Il Melfa (la Melfa al femminile nella parlata popolare della Valle di Comino) è ricordato da Strabone (Geografia, V,3,9) che lo definisce “grande fiume” vicino alla grande città di Aquino. L'origine del nome non è chiara. Alcuni lo hanno collegato a Mefiti, divinità italica pagana, dea degli uomini, pastori ed agricoltori e guerrieri, venerata prima dell’avvento del Cristianesimo nella valle, il cui culto è spesso associato a luoghi con acque fluviali o lacustri, in qualche caso sulfuree. Questa ipotesi è stata rafforzata dal fatto che nei pressi del Santuario di Canneto, in località Capo d’acqua, esattamente sotto la sorgente nel 1958 furono rinvenuti i resti di un tempio dedicato a Mefiti; tuttavia questo legame sembra insostenibile dal punto di vista della linguistica storica.

Esistono peraltro altre attestazioni toponomastiche riconducibili alla stessa radice, come la località Melfi a Pontecorvo, sede di un antico luogo di culto dedicato a San Giovanni Battista, curiosamente in prossimità del Liri; e poi le città di Melfi e Molfetta (anticamente Melficta), o il Melpum centro della pianura padana, e forse anche Amalfi; in Lucania troviamo pure l'idronimo Melpes. Come origine è stato ipotizzato un tema non indoeuropeo *melp/melf e *malp/malf, con il passaggio da p a f che si riscontra anche nell'etrusco. Il significato probabile è quello di sinus, ossia concavità, voragine della terra.

Capo d’acqua è in realtà una delle tante sorgenti del Melfa, che in passato formava sotto la chiesa un immenso lago, oggi in parte risorto grazie all’intervento del Parco. In passato, ricordano gli anziani del luogo e pellegrini, “il santuario giaceva solitario, di pietra levigata costruito, su una terrazza rocciosa e dominante su una conca che raccoglieva le acque dei ruscelli provenienti dall’Acquanera, dal Petroso e dalla Valle del Meta”. E’ lecito quindi pensare che non esista una sola sorgente, ma più sorgenti che unendo le loro acque formassero un lago da cui partisse poi il corso del Melfa. Di quei ricordi la realtà ha difeso solo le fonti dell’Acquanera e di Capo d’Acqua. Queste sono solo alcune delle sorgenti che sgorgano abbondanti in inverno, meno floride d’estate, ma pur sempre ricche di fascino per il contesto ambientale in cui si trovano e che accompagnano gli escursionisti al Monte Meta ed al valico dei Tre Confini. 

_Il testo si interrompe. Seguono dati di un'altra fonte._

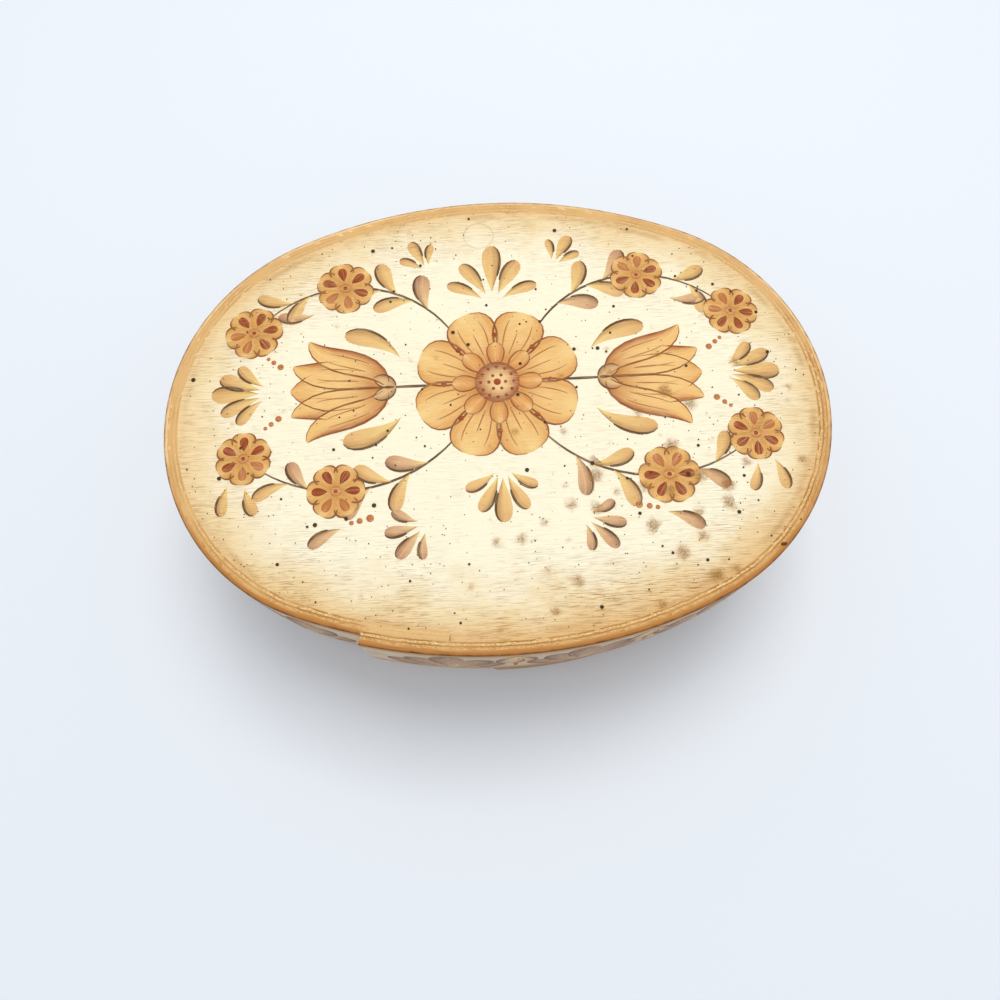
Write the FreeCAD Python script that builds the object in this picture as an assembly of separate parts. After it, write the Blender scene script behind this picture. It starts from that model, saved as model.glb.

Ma negli anni 50, l’esigenza di una costante fornitura idrica ai comuni della bassa Ciociaria e del versante orientale degli Aurunci, portò a realizzare una captazione idrica nei pressi di Capo d’Acqua. Chi ne da notizia ha un nonno che lavorò alla sua realizzazione. Così commenta Armando Giuseppe Moretti: “Nella valle di Canneto prima che iniziassimo i lavori c’era un lago d’acqua… ma non pensavamo di trovarci di fronte ad un lago ancor più vasto nel sottosuolo. Si scendeva attraverso una porta ed una scala per poi prendere ancora un’altra scala che ci portava davanti al centro di raccolta dal Petroso. Un’immensa quantità d’acqua scorreva lì sotto e freddissima come la neve sciolta”. Oggi la sorgente di Capo d’Acqua non rappresenta altro che l’eccesso di acqua che esce dagli sfioratoi della condotta forzata che conduce dapprima ad un ripartitore esattamente sotto la chiesa, per poi distribuirsi con le condutture destinate ai vari paesi, alcuni dei quali anche in provincia di Latina.